Id. Thus, the proper standard of review for the trial court was to determine whether the Board's decision was contrary to law. Habig v. Harker, (1983) Ind. App., 447 N.E.2d 1114, 1116; Devon Civic League, Inc. v. Marion County Board of Zoning Appeals, (1967) 140 Ind. App. 519, 524, 224 N.E.2d 66, 69, trans. denied; Metropolitan Board of Zoning Appeals v. Froe Corp., (1965) 137 Ind. App. 403, 414, 209 N.E.2d 36, 41-42; Board of Zoning Appeals of the City of Indianapolis v. American Fletcher National Bank and Trust Co., (1965) 139 Ind. App. 9, 12, 205 N.E.2d 322, 324, trans. denied. In the present case, we believe the trial court employed the proper standard of review and reached the correct result.

In the Board's findings of fact it interpreted the term "are used as one" to mean "the use or uses of the area of land to be included as a lot at the present time or when a building permit is requested, at the time application therefore is made." Record at 572. This conclusion, the Board admits, was reached after studying the definition *1050 of the word "used" in Webster's Dictionary.

The trial court, however, determined the meaning of the word "use" should be derived from the definition provided by the ordinance itself. Thus, the court found, the word use "means the employment or occupation of a building, structure or land for a person's service, benefit or enjoyment." Record at 881. Applying this definition, the court concluded that because Cochran's proposal envisioned the four lots be used as one for his "benefit and enjoyment," the entire parcel constituted a lot. Record at 143. Hence, the side yard setback requirements which would have to be maintained if the lots were used independently of one another were inapplicable in light of Cochran's proposed use.

We agree with the trial court; when language in a statute, or, as in the present case an ordinance, is defined by the statute, courts may not, through "blind adherence to definitions ... found in dictionaries," reach a contrary result. Chicago & Eastern Illinois Railroad Co. v. Public Service Commission of Indiana, (1916) 185 Ind. 678, 681, 114 N.E. 414, 415. Thus, we believe the trial court was correct in finding, as a matter of law, that the Board had misconstrued the meaning of the key term by ignoring the definition provided by ordinance and relying instead on a dictionary definition.

Furthermore, we find no merit in the appellants' argument that the trial court erroneously determined the City was without power to deny Cochran a permit based upon the setback requirements. Once a proper interpretation was given to the term "are used as one," and the four parcels of property were determined to constitute only one lot, it was clear the ordinance did not require Cochran to maintain side yard setbacks between the four lots.
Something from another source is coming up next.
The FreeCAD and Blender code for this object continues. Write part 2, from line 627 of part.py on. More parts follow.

Therefore, the trial court was merely stating the obvious when it found the City had no authority to deny Cochran a permit based upon the side yard setback restrictions.

Issue Two

The appellants next assert the trial court improperly determined the setback requirements violated Cochran's constitutional right to erect a single structure on adjoining lots. In support of this argument the appellants direct our attention to the trial court's conclusion of law number eight which states: "To require side yard set backs [sic] at each platted lot line or where each present use ends interfere[s] with the Petitioner's right to build on contiguous parcels." Record at 143.
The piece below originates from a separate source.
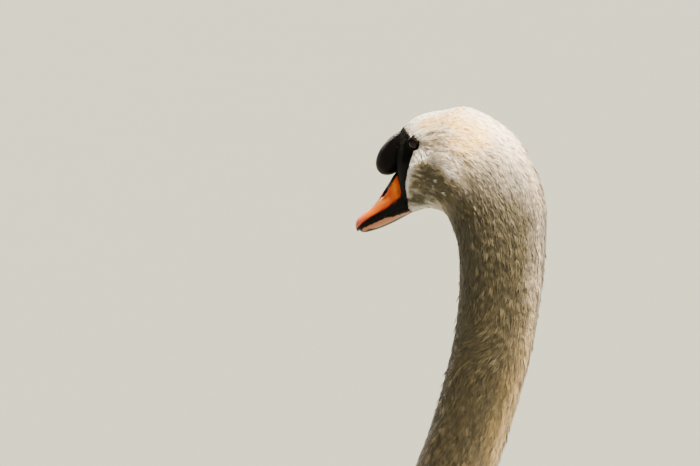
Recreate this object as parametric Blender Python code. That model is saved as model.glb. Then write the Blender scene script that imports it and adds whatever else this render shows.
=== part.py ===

We fail to discern how this holding by the trial court is in any way premised upon a denial of Cochran's constitutional rights. Moreover, as the appellants concede, Cochran never raised a constitutional issue in the trial court proceedings, thus none were before it. Rather, as we view it, the trial court simply found the Board's interpretation and application of the ordinance was improper insofar as it would require Cochran to observe the side yard setback requirements applicable only when the lots were used separately. This holding in no way implicates constitutional issues and we therefore find no merit in this argument.

Issue Three

Finally, the City submits the trial court erred by failing to address the issue of whether Cochran's application could be denied on the basis of certain front yard setback restrictions. According to the City, the Board's reversal of the City's determination that Cochran's application could be denied on the grounds of the front yard restrictions was incorrect and should have been reversed by the trial court. As Cochran has argued, however, this issue is not before us in the instant case.
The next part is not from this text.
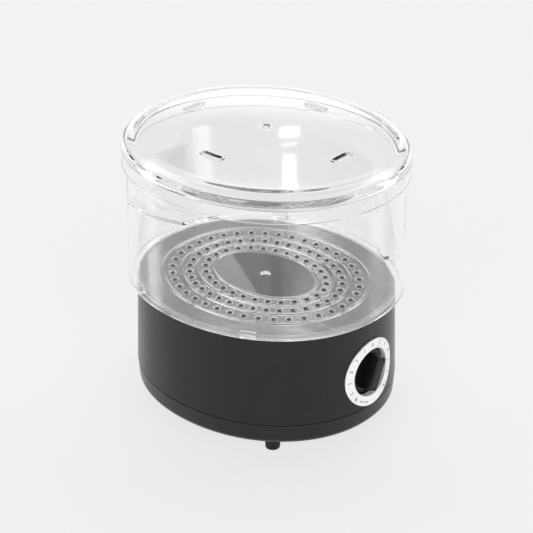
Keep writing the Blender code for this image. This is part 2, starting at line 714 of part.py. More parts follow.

The Board's denial of Cochran's application was premised solely upon its belief that the proposed use of the property would violate the side yard setback restrictions. The Board expressly reversed the City's earlier determination that Cochran's application could also be denied on the basis of the front yard setback restrictions. In the trial court proceedings the only issue raised by any of the parties concerned the validity *1051 of the Board's holding regarding the side yard setback restrictions. Accordingly, this was the only issue addressed by the trial court and the only issue now before us.

If the City had desired the trial court to address the issue of the Board's determination concerning the front yard restrictions, it too could have filed a writ of certiorari. Ind. Code § 36-7-4-1003. This it failed to do. Consequently, the only issue before the trial court was that raised in Cochran's writ. Indiana Code section 36-7-4-1009 (1981 Repl.); Kessler-Allisonville Civic League, Inc. v. Marion County Board of Zoning Appeals, (1965) 137 Ind. App. 610, 616, 209 N.E.2d 43, 47, trans. denied. Therefore, this issue has been waived.

Finding no error in the trial court's review of the Board's determination, we affirm.

Affirmed.

BUCHANAN, C.J., and SHIELDS, J., concur.

NOTES

[1] The zoning classification of the property upon which Cochran wished to make the improvements permitted such structures. Further, Cochran had previously been granted a permit for the construction of a similar apartment building on adjoining lots in the same subdivision.